梅雨明け宣言があった昨日の「て・こあ」・・・
窓は一切開けていない・・・。
勿論・・・エアコンなんてない。
と書くと
『えっ・・・「て・こあ」って確か通風の家だったのでは?』
・・・
・・・。
「緑の家」では夏期は24時間エアコンによる家中空調をお薦めしているが、
このブログの読者さんにはおなじみの築100年住宅の断熱が殆ど入っていない「て・こあ」では、夏は通風住宅としてご案内している。
ところが・・・
梅雨明けした昨日は、来客さん8名で管理者と私で10人集まって数時間の談議をしても・・・
なんと窓は閉じたまま・・・。風を入れません。
6年目にして初めて行ったこの実験的過ごし方・・・
皆さんが15時にお帰りになるまで、真南の一番の大きい窓を開けることは・・・無かった。
そして家の中では「暑いね」という言葉はなかったし、外から入って来る人は「涼しいね」と言って入って来た。
これには訳がある・・・。
実は昨日の気温をみると・・・
確かに昨日梅雨明けしたが、気温はまだ真夏の熱帯夜ではなく明け方は22.5度まで下がっていた。この下がった気温で「て・こあ」内の室温は25度くらい下がっており、壁も床も24度ほどで冷蓄熱された状態だったこと。
2つめの理由として管理者が朝来ると今まではすぐに全ての戸を開け放してカビ臭を飛ばす行為を最優先させていたが、今期の梅雨は雨が少なくカビ臭が抑えられていたので、窓開けの行為を朝だけ行って止めたこと。
3つめの理由は扇風機の多用と天井高4.5mの和室の天井裏に昨年暖房用に断熱材を100mm敷き込んだことで屋根の熱の影響が少なくなったこと。
この3つで通風無しで昨日の真夏日を大人10人過ごしても問題なかった。
これって凄い事で・・・
新潟の夏の気候が、長野県等の内地で高地(標高200m)と同じように真夏でも明け方は20度くらいになるのであれば、断熱材なんて関係なく家の大きさと立地の良さで過ごすことも可能。

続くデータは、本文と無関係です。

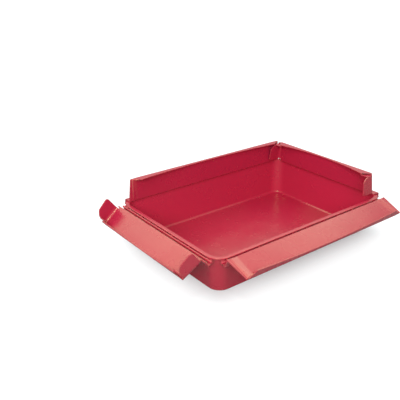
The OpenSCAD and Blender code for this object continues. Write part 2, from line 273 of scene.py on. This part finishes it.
def moulded_surface():
    """Shader group: colour with a painted highlight on rounded edges, roughness and normal of a satin
    moulded wall
    """
    g = bpy.data.node_groups.new("satin moulded wall", "ShaderNodeTree")
    face = g.interface
    face.new_socket("Dye", in_out="INPUT", socket_type="NodeSocketColor")
    face.new_socket("Deep dye", in_out="INPUT", socket_type="NodeSocketColor")
    face.new_socket("Painted edge highlight", in_out="INPUT", socket_type="NodeSocketColor")
    for name, value in (("Edge highlight strength", 0.5), ("Gloss roughness", 0.36), ("Grain", 0.1),
                        ("Waviness", 0.3)):
        s = face.new_socket(name, in_out="INPUT", socket_type="NodeSocketFloat")
        s.default_value = value
    face.new_socket("Colour", in_out="OUTPUT", socket_type="NodeSocketColor")
    face.new_socket("Roughness", in_out="OUTPUT", socket_type="NodeSocketFloat")
    face.new_socket("Normal", in_out="OUTPUT", socket_type="NodeSocketVector")
    n = g.nodes
    gin = n.new("NodeGroupInput")
    out = n.new("NodeGroupOutput")
    where = n.new("ShaderNodeTexCoord")

    # dye that clouds a little over a hand's width
    cloud = n.new("ShaderNodeTexNoise")
    cloud.inputs["Scale"].default_value = 7.0
    cloud.inputs["Detail"].default_value = 2.0
    link(g, where.outputs["Object"], cloud.inputs["Vector"])
    dye = n.new("ShaderNodeMix")
    dye.data_type = "RGBA"
    link(g, cloud.outputs["Fac"], dye.inputs["Factor"])
    link(g, gin.outputs["Dye"], dye.inputs["A"])
    link(g, gin.outputs["Deep dye"], dye.inputs["B"])

    # rounded edges: the normal of a soft bevel, and how far it departs from the flat one; there the
    # colour is mixed toward a pale red, a painted highlight along the edges
    soft = n.new("ShaderNodeBevel")
    soft.samples = 6
    soft.inputs["Radius"].default_value = 0.0011
    geo = n.new("ShaderNodeNewGeometry")
    dot = n.new("ShaderNodeVectorMath")
    dot.operation = "DOT_PRODUCT"
    link(g, soft.outputs["Normal"], dot.inputs[0])
    link(g, geo.outputs["True Normal"], dot.inputs[1])
    edge = n.new("ShaderNodeMapRange")
    edge.inputs["From Min"].default_value = 1.0
    edge.inputs["From Max"].default_value = 0.86
    link(g, dot.outputs["Value"], edge.inputs["Value"])
    edge_highlight_amount = n.new("ShaderNodeMath")
    edge_highlight_amount.operation = "MULTIPLY"
    link(g, edge.outputs["Result"], edge_highlight_amount.inputs[0])
    link(g, gin.outputs["Edge highlight strength"], edge_highlight_amount.inputs[1])
    # the pale red mixed in at the edges is a painted highlight
    colour = n.new("ShaderNodeMix")
    colour.data_type = "RGBA"
    link(g, edge_highlight_amount.outputs["Value"], colour.inputs["Factor"])
    link(g, dye.outputs["Result"], colour.inputs["A"])
    link(g, gin.outputs["Painted edge highlight"], colour.inputs["B"])
    link(g, colour.outputs["Result"], out.inputs["Colour"])

    # satin: gloss varies softly over a few centimetres
    satin = n.new("ShaderNodeTexNoise")
    satin.inputs["Scale"].default_value = 24.0
    satin.inputs["Detail"].default_value = 3.0
    link(g, where.outputs["Object"], satin.inputs["Vector"])
    vary = n.new("ShaderNodeMath")
    vary.operation = "MULTIPLY_ADD"
    vary.inputs[1].default_value = 0.12
    link(g, satin.outputs["Fac"], vary.inputs[0])
    link(g, gin.outputs["Gloss roughness"], vary.inputs[2])
    link(g, vary.outputs["Value"], out.inputs["Roughness"])

    # fine grain over the slow waviness of a thin wall
    wave = n.new("ShaderNodeTexNoise")
    wave.inputs["Scale"].default_value = 11.0
    wave.inputs["Detail"].default_value = 1.0
    link(g, where.outputs["Object"], wave.inputs["Vector"])
    slow = n.new("ShaderNodeBump")
    slow.inputs["Distance"].default_value = 0.004
    link(g, gin.outputs["Waviness"], slow.inputs["Strength"])
    link(g, wave.outputs["Fac"], slow.inputs["Height"])
    link(g, soft.outputs["Normal"], slow.inputs["Normal"])
    pits = n.new("ShaderNodeTexNoise")
    pits.inputs["Scale"].default_value = 1400.0
    pits.inputs["Detail"].default_value = 2.0
    link(g, where.outputs["Object"], pits.inputs["Vector"])
    fine = n.new("ShaderNodeBump")
    fine.inputs["Distance"].default_value = 0.00015
    link(g, gin.outputs["Grain"], fine.inputs["Strength"])
    link(g, pits.outputs["Fac"], fine.inputs["Height"])
    link(g, slow.outputs["Normal"], fine.inputs["Normal"])
    link(g, fine.outputs["Normal"], out.inputs["Normal"])
    return g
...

快適かと言えば24時間空調の「緑の家」とは次元が違うが、最近の家のような熱も籠もった感がなく過ごしやすい。実際お越し頂いた方からは、
「えーやっぱり古い家って暑くならないんだ~。今日うちなんて窓開けていても暑いよ」
との会話がちらほら・・・。
古い家っていう大きな条件くくりでの会話だが確かにそのとおり・・・。
実は・・・「て・こあ」は窓を全部閉めていたわけでは無い。
1階はコンクリートで囲まれた南側と、東側の窓は全閉し、北の窓と西の窓は開けていた。2階は南北の窓の一部を開けていた。

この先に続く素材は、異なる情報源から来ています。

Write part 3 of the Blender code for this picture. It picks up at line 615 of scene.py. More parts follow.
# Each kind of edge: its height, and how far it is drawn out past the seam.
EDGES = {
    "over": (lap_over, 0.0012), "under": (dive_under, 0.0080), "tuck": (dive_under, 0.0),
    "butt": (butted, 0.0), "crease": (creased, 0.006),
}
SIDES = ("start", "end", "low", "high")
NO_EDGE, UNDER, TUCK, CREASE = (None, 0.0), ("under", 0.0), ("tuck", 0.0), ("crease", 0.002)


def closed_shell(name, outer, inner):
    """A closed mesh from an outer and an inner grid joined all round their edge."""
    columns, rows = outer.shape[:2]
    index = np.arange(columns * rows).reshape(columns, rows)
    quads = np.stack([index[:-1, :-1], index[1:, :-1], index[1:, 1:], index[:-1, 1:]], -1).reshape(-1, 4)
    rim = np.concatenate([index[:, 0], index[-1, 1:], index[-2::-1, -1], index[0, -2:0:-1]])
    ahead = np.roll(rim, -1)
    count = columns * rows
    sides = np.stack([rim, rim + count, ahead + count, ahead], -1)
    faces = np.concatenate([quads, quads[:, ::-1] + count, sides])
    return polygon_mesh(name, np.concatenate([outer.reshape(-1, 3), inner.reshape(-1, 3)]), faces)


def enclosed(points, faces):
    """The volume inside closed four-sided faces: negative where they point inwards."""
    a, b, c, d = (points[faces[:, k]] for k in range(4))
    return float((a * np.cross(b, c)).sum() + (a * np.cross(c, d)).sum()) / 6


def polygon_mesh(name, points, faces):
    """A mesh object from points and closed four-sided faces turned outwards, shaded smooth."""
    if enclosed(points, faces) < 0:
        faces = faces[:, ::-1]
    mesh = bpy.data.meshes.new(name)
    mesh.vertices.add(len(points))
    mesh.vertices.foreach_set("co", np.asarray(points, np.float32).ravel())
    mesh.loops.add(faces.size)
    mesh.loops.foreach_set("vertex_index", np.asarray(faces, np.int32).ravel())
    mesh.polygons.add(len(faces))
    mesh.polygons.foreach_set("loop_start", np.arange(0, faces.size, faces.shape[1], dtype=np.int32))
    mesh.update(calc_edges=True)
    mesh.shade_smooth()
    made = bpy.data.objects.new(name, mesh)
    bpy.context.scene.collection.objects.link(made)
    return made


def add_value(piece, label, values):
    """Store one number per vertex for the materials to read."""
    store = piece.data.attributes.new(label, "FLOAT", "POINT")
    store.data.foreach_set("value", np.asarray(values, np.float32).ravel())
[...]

これは意識的にそのような状態をつくったのであり、夕方まで常に外気より1度以上低い室温を維持していたと思われる。この1度でも夏は大きな満足感。
南は日射によってコンクリートの温度があがりそこには温風が生まれる。しかも強烈な輻射熱をともなって・・・。
北は山があり、日射が強ければ強いほど下図のとおり冷風が生まれる。
これは以前説明したこの図のとおり。
じわじわ温度が上がるが、北側からの冷気が少しずつ入り、ゆっくり室温があがることや家が大きい(100坪)ので窓からの輻射熱が人まで届きにくく、更に本物の土壁やわら床の本タタミのような吸湿材で且つ大きな冷蓄熱量を持った素材で囲まれているから、人が受ける温度の高い輻射熱が少ない。

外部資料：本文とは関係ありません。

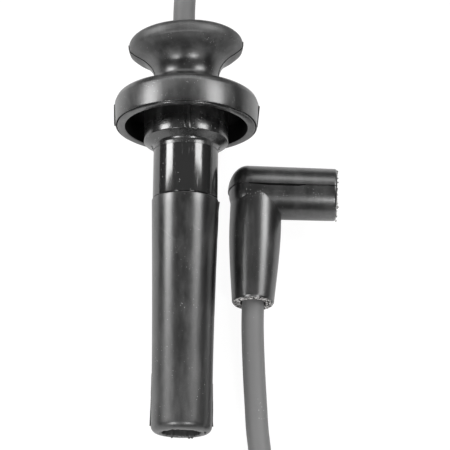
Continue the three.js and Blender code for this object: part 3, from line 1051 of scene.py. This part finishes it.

但しこれは上の条件が全て重なった時。何時も出来るとは限らないし、何時もの年のようにかび臭ければ窓開け優先かもしれない。
だからこそどんな状況でも快適性が安定して安価で得られる超高断熱高気密住宅の24時間空調をお薦めしているのである。
そんな事もありお昼は冷物でもてなす。炊きたてのご飯も用意したが、そちらも殆ど完食。夏ばて知らずの「て・こあ」。
このように夏の環境は冬と違い周囲と家の状況に大きく作用される。
真夏でも通風した方がよかったり、通風しないほうが良かったりするが、日射はいつでも確実にシャットアウトし家や気温、湿度と会話しながらその日の設えをする・・・。
そんな日本家屋が昔のデフォルトであったが、今は防犯上と家以外のことが忙しいので閉めっぱなしがデフォルト。
特殊な条件(地域)の家を引き合いに出して通風で過ごせるとか、通風しないでも涼しいとか・・・は意味がないことと、この「て・こあ」は教えてくれる。
ホントにこの断熱材が入っていない築100年の当時の民家「て・こあ」からは何故か超高断熱高気密の学びが多い。大変、大変ありがたい事である。
PS
風は写真でわからないので、明日までに動画をユーチューブにアップする予定。面白いくらい違う南北の風。